-- begin INFORMATION PROVIDED --
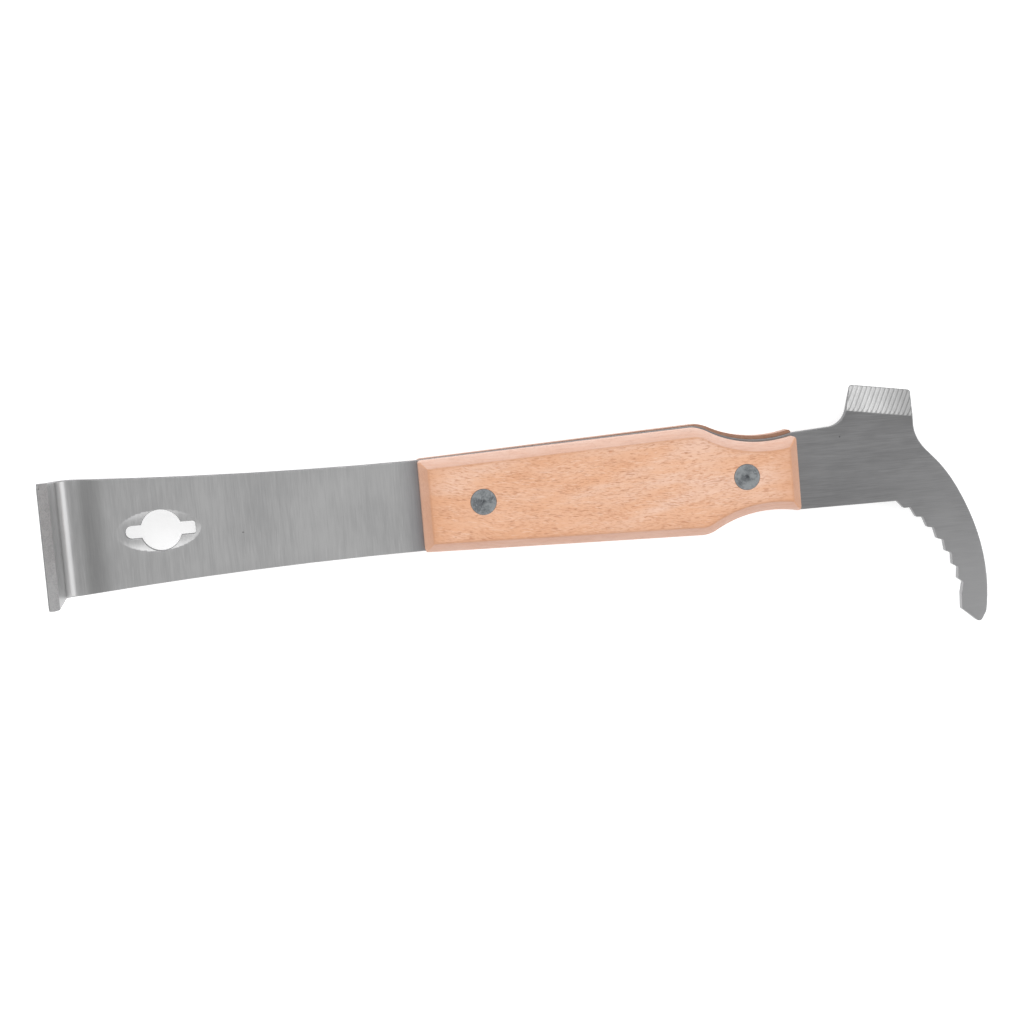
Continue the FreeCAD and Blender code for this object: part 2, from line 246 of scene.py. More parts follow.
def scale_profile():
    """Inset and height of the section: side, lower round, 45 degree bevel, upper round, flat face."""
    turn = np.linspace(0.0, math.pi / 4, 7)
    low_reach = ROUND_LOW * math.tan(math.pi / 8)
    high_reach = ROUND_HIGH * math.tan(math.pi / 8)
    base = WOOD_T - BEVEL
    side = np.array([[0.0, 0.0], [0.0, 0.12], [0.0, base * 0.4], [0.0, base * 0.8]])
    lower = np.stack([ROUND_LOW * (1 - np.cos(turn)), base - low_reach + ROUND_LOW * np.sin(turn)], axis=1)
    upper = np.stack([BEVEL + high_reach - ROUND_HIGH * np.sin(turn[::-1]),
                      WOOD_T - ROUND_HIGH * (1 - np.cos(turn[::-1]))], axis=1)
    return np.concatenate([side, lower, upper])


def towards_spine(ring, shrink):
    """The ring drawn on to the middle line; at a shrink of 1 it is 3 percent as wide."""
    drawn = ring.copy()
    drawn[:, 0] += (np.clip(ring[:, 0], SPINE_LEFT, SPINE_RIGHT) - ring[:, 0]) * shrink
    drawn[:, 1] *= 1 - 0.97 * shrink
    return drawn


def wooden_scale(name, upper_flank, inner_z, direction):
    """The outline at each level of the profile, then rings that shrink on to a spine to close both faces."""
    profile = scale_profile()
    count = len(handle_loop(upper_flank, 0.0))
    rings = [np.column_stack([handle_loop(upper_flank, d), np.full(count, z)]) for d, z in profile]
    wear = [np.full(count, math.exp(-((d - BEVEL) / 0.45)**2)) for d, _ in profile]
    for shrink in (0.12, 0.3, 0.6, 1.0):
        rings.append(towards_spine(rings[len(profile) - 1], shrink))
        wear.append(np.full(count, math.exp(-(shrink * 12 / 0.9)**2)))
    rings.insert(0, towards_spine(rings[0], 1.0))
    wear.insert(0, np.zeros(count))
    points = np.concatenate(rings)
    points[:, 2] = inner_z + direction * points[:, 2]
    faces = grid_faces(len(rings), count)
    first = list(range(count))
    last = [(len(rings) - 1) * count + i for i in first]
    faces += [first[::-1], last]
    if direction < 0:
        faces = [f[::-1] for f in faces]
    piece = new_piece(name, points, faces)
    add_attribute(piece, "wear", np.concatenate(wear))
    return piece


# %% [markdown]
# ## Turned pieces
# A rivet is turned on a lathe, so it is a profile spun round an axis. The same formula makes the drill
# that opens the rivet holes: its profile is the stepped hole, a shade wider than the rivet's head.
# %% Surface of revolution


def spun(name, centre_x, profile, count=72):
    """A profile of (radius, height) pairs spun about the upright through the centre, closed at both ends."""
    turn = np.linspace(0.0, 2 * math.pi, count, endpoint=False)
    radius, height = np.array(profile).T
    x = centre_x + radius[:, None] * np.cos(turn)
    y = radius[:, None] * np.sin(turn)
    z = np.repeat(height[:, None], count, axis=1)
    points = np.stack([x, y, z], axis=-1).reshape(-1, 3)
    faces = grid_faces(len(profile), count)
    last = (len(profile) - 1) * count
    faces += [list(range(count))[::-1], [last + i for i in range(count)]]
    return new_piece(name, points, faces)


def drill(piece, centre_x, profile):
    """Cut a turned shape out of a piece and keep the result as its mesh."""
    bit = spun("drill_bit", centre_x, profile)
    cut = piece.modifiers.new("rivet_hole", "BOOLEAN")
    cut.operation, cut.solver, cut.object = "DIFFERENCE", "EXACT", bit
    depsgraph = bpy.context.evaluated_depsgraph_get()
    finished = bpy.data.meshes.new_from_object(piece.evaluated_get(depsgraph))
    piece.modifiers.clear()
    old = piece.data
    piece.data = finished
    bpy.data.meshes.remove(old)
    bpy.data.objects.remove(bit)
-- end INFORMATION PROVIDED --
**PROMPT:**
Print only the lines from the top of the data above down to the line holding "return np.concatenate([side, lower, upper])", inclusive.

**OUTPUT OF THE TASK:**
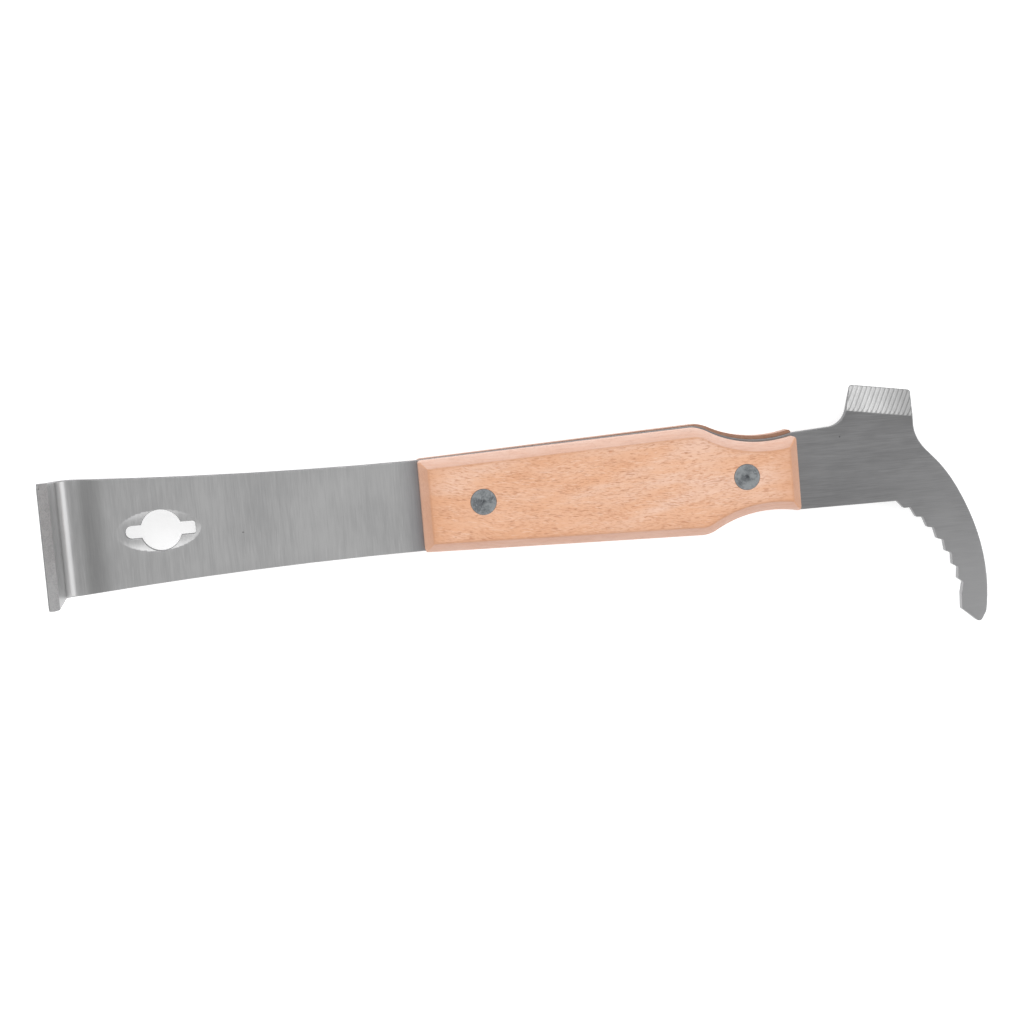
Continue the FreeCAD and Blender code for this object: part 2, from line 246 of scene.py. More parts follow.
def scale_profile():
    """Inset and height of the section: side, lower round, 45 degree bevel, upper round, flat face."""
    turn = np.linspace(0.0, math.pi / 4, 7)
    low_reach = ROUND_LOW * math.tan(math.pi / 8)
    high_reach = ROUND_HIGH * math.tan(math.pi / 8)
    base = WOOD_T - BEVEL
    side = np.array([[0.0, 0.0], [0.0, 0.12], [0.0, base * 0.4], [0.0, base * 0.8]])
    lower = np.stack([ROUND_LOW * (1 - np.cos(turn)), base - low_reach + ROUND_LOW * np.sin(turn)], axis=1)
    upper = np.stack([BEVEL + high_reach - ROUND_HIGH * np.sin(turn[::-1]),
                      WOOD_T - ROUND_HIGH * (1 - np.cos(turn[::-1]))], axis=1)
    return np.concatenate([side, lower, upper])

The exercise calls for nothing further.